Multi-Chain Support and Technology Infrastructure
Check supported chains, cross-chain mobility, uptime, and execution latency—ideally with SDKs for advanced users. Strong multi-chain support lowers fees, broadens access, and reduces the risk of dependency on any single network.
The Strategic Advantage of Acting in 2025
Early movers are capturing the best liquidity, issuer relationships, and on-chain network effects as asset coverage and volumes scale rapidly [1]. Waiting risks being locked out of deep pools as top platforms consolidate market share and institutional flow. Platforms that combine regulatory clarity, institutional ties, interoperability, and enforceable legal structures are best positioned to define the dominant networks of the next decade.
Frequently Asked Questions
What are tokenized stocks and how do they work?
Tokenized stocks are blockchain-based assets that represent shares in public companies, enabling 24/7, fractional trading and transparent settlement via smart contracts.
What should non-US investors consider when choosing a tokenized stock platform?
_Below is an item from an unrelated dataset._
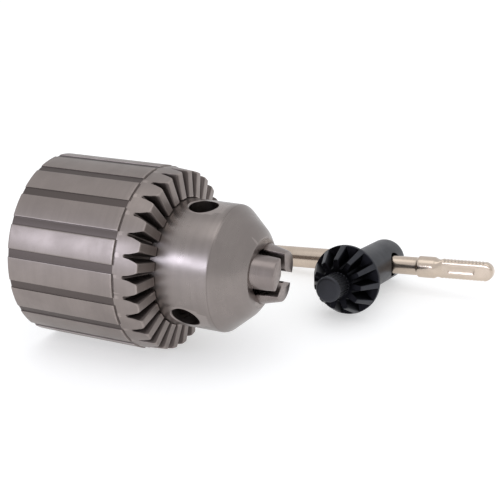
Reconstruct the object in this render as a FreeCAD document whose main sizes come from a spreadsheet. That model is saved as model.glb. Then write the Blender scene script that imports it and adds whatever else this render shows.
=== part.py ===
import FreeCAD, Part
import math
import os
import re
import Sketcher
from FreeCAD import Matrix, Placement, Rotation, Vector

# Keyed three-jaw drill chuck with its key, in millimetres.
# +X runs along the chuck's axis from the taper socket to the jaws, +Z is up.
# The origin is the centre of the socket's mouth. The chuck lies on its sleeve.

DIMENSIONS = [
    ("sleeve_radius", 31.75, "outside of the sleeve's lands"),
    ("land_length", 40.5, "length of the lands, from the rear face"),
    ("edge_break", 0.5, "small chamfer on outer edges"),
    ("groove_width", 3.0, "width of a sleeve groove"),
    ("groove_depth", 0.35, "depth of a sleeve groove"),
    ("groove_count", 18, "grooves around the sleeve"),
    ("shoulder_radius", 31.35, "sleeve shoulder behind the teeth"),
    ("tooth_outer_radius", 30.6, "outer end of a tooth's crest"),
    ("tooth_outer_place", 49.15, "outer end of a tooth's crest, along the axis"),
    ("tooth_inner_place", 50.6, "inner end of a tooth's crest, along the axis"),
    ("tooth_depth", 5.1, "tooth depth at the outer end, along the axis"),
    ("ring_teeth", 28, "teeth on the sleeve"),
    ("ring_root_share", 0.18, "width of a root, in the sleeve's tooth pitches"),
    ("ring_space_share", 0.66, "width of a space at the crests, in pitches"),
    ("key_teeth", 11, "teeth on the key"),
    ("key_root_share", 0.28, "width of a root, in the key's tooth pitches"),
    ("key_space_share", 0.84, "width of a space above the crests, in pitches"),
    ("key_hole_place", 58.9, "key hole centre, along the axis"),
    ("key_hole_radius", 4.85, "key pilot hole"),
    ("key_hole_floor", 11.0, "bottom of a key hole, from the axis"),
    ("key_hole_rim", 5.25, "countersink of a key hole"),
    ("front_radius", 21.6, "body in front of the sleeve"),
    ("neck_rear_radius", 22.3, "body inside the nut, rear end"),
    ("neck_front_radius", 19.4, "body inside the nut, front end"),
    ("front_gap", 0.25, "radial gap between sleeve and body at the front"),
    ("cone_start", 69.2, "front edge of the body's cylinder"),
    ("rim_place", 76.9, "front edge of the nose cone"),
    ("rim_radius", 15.0, "radius of that edge"),
    ("nose_place", 79.0, "front face of the body"),
    ("nose_radius", 12.0, "outer edge of the front face"),
    ("drill_bore_radius", 8.2, "bore behind the jaws for the tool's shank"),
    ("drill_bore_floor", 44.0, "end of that bore"),
    ("drill_bore_point", 2.0, "cone at that end"),
    ("push_hole_radius", 3.5, "hole from the socket to the bore"),
    ("socket_mouth_radius", 10.3, "taper socket, large end"),
    ("socket_end_radius", 9.475, "taper socket, small end"),
    ("socket_length", 30.96, "length of the taper"),
    ("socket_relief", 2.0, "run-out behind the taper"),
    ("flange_radius", 28.4, "rear of the body, inside the sleeve"),
    ("cavity_radius", 28.7, "rear bore of the sleeve"),
    ("seat_radius", 24.6, "body under the ball bearing"),
    ("bearing_rear", 29.2, "shoulder that carries the bearing"),
    ("race_thickness", 1.6, "bearing race, along the axis"),
    ("race_inner_radius", 25.7, "bore of both races"),
    ("ball_radius", 1.19, "bearing ball"),
    ("ball_clearance", 0.06, "gap between ball and race groove"),
    ("ball_count", 24, "balls in the bearing"),
    ("ball_pitch_radius", 26.75, "circle of the ball centres"),
    ("cage_thickness", 0.9, "ball cage, along the axis"),
    ("cage_inner_radius", 25.0, "inside of the cage"),
    ("cage_pocket_radius", 1.25, "pocket in the cage"),
    ("nut_radius", 27.0, "outside of the nut, pressed in the sleeve"),
    ("nut_rear", 34.4, "rear face of the nut"),
    ("nut_front", 44.4, "front face of the nut"),
    ("nut_gap", 0.3, "gap around the nut's faces and thread"),
    ("nut_split", 0.1, "gap at each split between the nut's halves"),
    ("thread_pitch", 3.0, "jaw travel in one turn of the sleeve"),
    ("thread_depth", 1.1, "depth of the jaws' teeth"),
    ("thread_root", 0.72, "width of a root between the jaws' teeth"),
    ("jaw_radius", 5.75, "jaw"),
    ("jaw_fit", 0.06, "radial clearance of a jaw in its bore"),
    ("jaw_lean", 16.0, "angle between a jaw and the chuck's axis"),
    ("jaw_tip_place", 86.5, "front faces of the jaws, at rest"),
    ("jaw_tip_offset", 2.9, "jaw's centre from the axis, at the tip"),
    ("jaw_length", 58.0, "jaw"),
    ("jaw_rack_length", 41.0, "toothed length of a jaw, from its rear end"),
    ("grip_radius", 2.3, "gripping edges from the axis, at rest"),
    ("grip_flat", 1.2, "width of a gripping edge"),
    ("grip_open", 8.0, "gripping edges from the axis, fully open"),
    ("jaw_back_radius", 28.3, "limit of a jaw's rear end, fully open"),
    ("jaw_bore_end", 9.0, "rear end of the jaw bores, along the axis"),
    ("first_jaw_angle", 37.5, "first jaw around the axis, from +Y"),
    ("first_crest_angle", 39.0, "first sleeve tooth around the axis"),
    ("pinion_radius", 13.16, "key's gear over its rim"),
    ("pinion_length", 8.7, "key's gear without its rim"),
    ("pinion_rim", 1.2, "rim behind the key's teeth"),
    ("pinion_small_radius", 9.4, "front end of the key's teeth"),
    ("pinion_root_radius", 8.4, "key's tooth roots at the rim"),
    ("pilot_radius", 4.76, "key's pilot"),
    ("pilot_length", 9.4, "key's pilot, in front of the teeth"),
    ("shank_radius", 8.1, "key's shank"),
    ("shank_length", 44.6, "from the rim's front to the shank's end"),
    ("bar_place", 33.4, "handle bar from the rim's front"),
    ("bar_hole_radius", 4.7, "cross hole in the shank"),
    ("bar_radius", 4.3, "plain arm of the handle bar"),
    ("bar_long_arm", 60.0, "length of that arm"),
    ("bar_short_arm", 47.3, "arm with the thumb end"),
    ("bar_neck_radius", 3.6, "short arm between shank and collar"),
    ("collar_start", 17.2, "collar on the short arm"),
    ("collar_end", 24.2, "front of that collar"),
    ("collar_radius", 4.25, "that collar"),
    ("collar_bevel", 0.7, "chamfer behind the collar"),
    ("collar_taper", 3.0, "taper in front of the collar"),
    ("thumb_start", 23.5, "rear of the flat thumb end, inside the collar"),
    ("thumb_height", 7.5, "flat thumb end, across its serrations"),
    ("thumb_thickness", 4.6, "flat thumb end"),
    ("serration_count", 12, "serrations along each edge"),
    ("serration_start", 28.3, "first serration"),
    ("serration_pitch", 1.38, "distance between serrations"),
    ("serration_radius", 0.5, "hollow between two serrations"),
    ("serration_lift", 0.15, "centre of a hollow outside the thumb end's edge"),
    ("key_place_x", 89.75, "centre of the key's rim, along X"),
    ("key_place_y", 52.85, "centre of the key's rim, along Y"),
    ("key_heading", 87.4, "direction of the key's shank, from +X"),
    ("bar_turn", 4.6, "handle's turn about the key's shank"),
]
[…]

Confirm the platform’s licensing, cross-border access, local compliance obligations, and multi-currency funding to ensure smooth onboarding and withdrawals.
How do regulations impact the trading and ownership of tokenized stocks?
Regulations govern issuance, trading, and investor rights, affecting tax treatment, corporate actions, and the legal enforceability of token claims across jurisdictions.
What are the risks associated with tokenized stock platforms?
Key risks include thin liquidity on smaller venues, evolving legal frameworks, potential limits on shareholder rights, and technology or custody vulnerabilities.
How can investors assess the liquidity and security of a platform?
Review reported volumes and spreads, institutional partnerships, custody arrangements (including insurance), and the platform’s track record of secure operations.